Draft Inferpedia article. The Delphi monument of Lucius Aemilius Paullus is attested by inscription, ancient narrative, surviving architectural and sculptural material, and museum scholarship. This entry concerns the lost equestrian statue and unrecovered upper sculptural program implied by those traces.

Summary

After the Roman victory over Perseus at Pydna, Paullus reused or completed a Delphic pillar originally associated with Perseus. The surviving record anchors the monument and its frieze, but the crowning statue or group has not survived.
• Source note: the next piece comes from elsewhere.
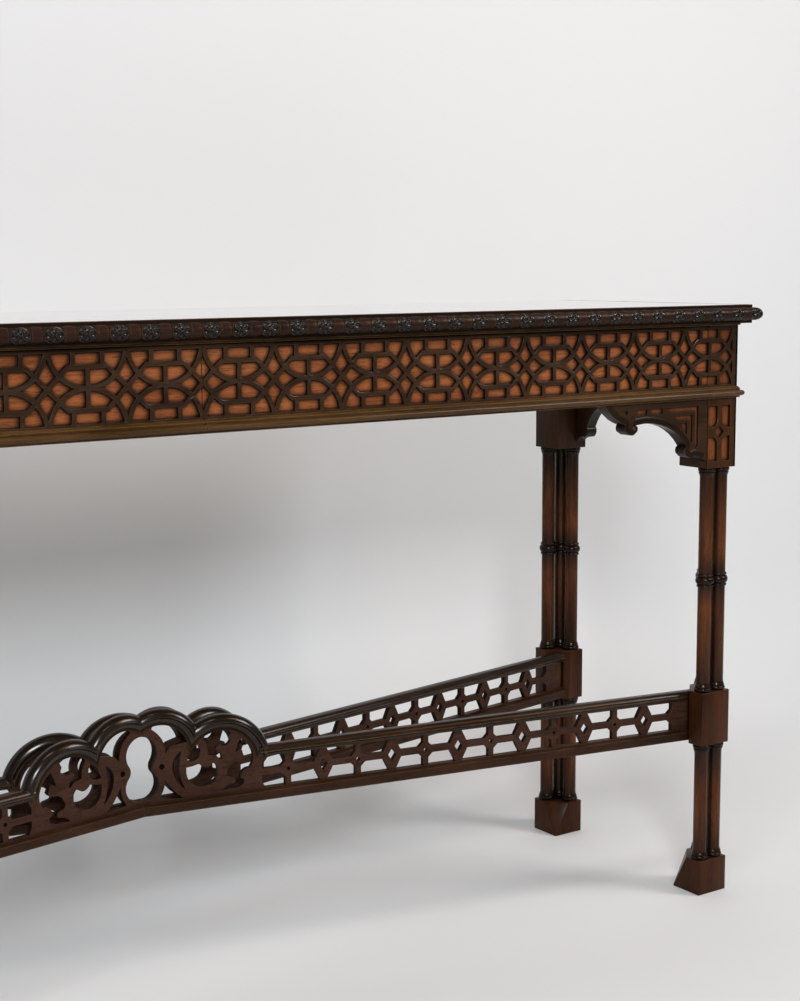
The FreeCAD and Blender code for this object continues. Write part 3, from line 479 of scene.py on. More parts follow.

Codex source-reading found enough warrant for a narrow draft on that lost sculptural component and its reconstruction.

What is being inferred

The inferred entity is the lost crowning statue and associated upper program of the victory monument: an equestrian statue or sculptural group required by ancient, epigraphic, and museum-context sources but not preserved as a recovered object.

What is attested

Plutarch preserves a narrative of Paullus ordering his own statue onto Perseus' intended pillar. The EDCS record preserves the dedicatory frame at Delphi in 168/7 BCE. The Delphi archaeological site page and modern scholarship attest the pillar, surviving frieze context, and later reconstruction work.

Why infer this entity

The sources repeatedly describe a monument that had more than the surviving base and frieze. A crowning statue is part of the monument's historical logic, but the object itself is missing. That makes the article a controlled lost-artwork dossier, not a claim that the exact form, figure arrangement, or artist can be recovered.

Evidence ledger

  • Delphi archaeological site page: describes the Perseus-to-Paullus pillar, frieze, equestrian statue, and post-Pydna dating.
  • Plutarch, Life of Aemilius Paulus: ancient literary witness for Paullus using Perseus' intended pillar for his own statue.
  • EDCS CIL 01, 00622: epigraphic control for the dedicatory frame at Delphi.
  • Taylor article: modern reassessment of the battle-scene frieze and its Roman victory interpretation.
  • Journal of Roman Studies article surface: reconstruction context noting that the crowning statue or group was not recovered.

Counterarguments

The monument itself is not missing; it has surviving and cataloged components. The statue's form and the upper program's details depend on reconstruction, not direct survival. The safest Inferpedia object is therefore the missing statue/program, not a full account of the entire monument.

Confidence scores

What would change the score

The score would rise if a museum, excavation, or block-by-block study identifies additional physical traces of the statue or clarifies the upper structure. It would fall if the statue testimony is reinterpreted as formulaic, if the reported group is shown to be a later reconstruction convention, or if surviving material is assigned to a different program.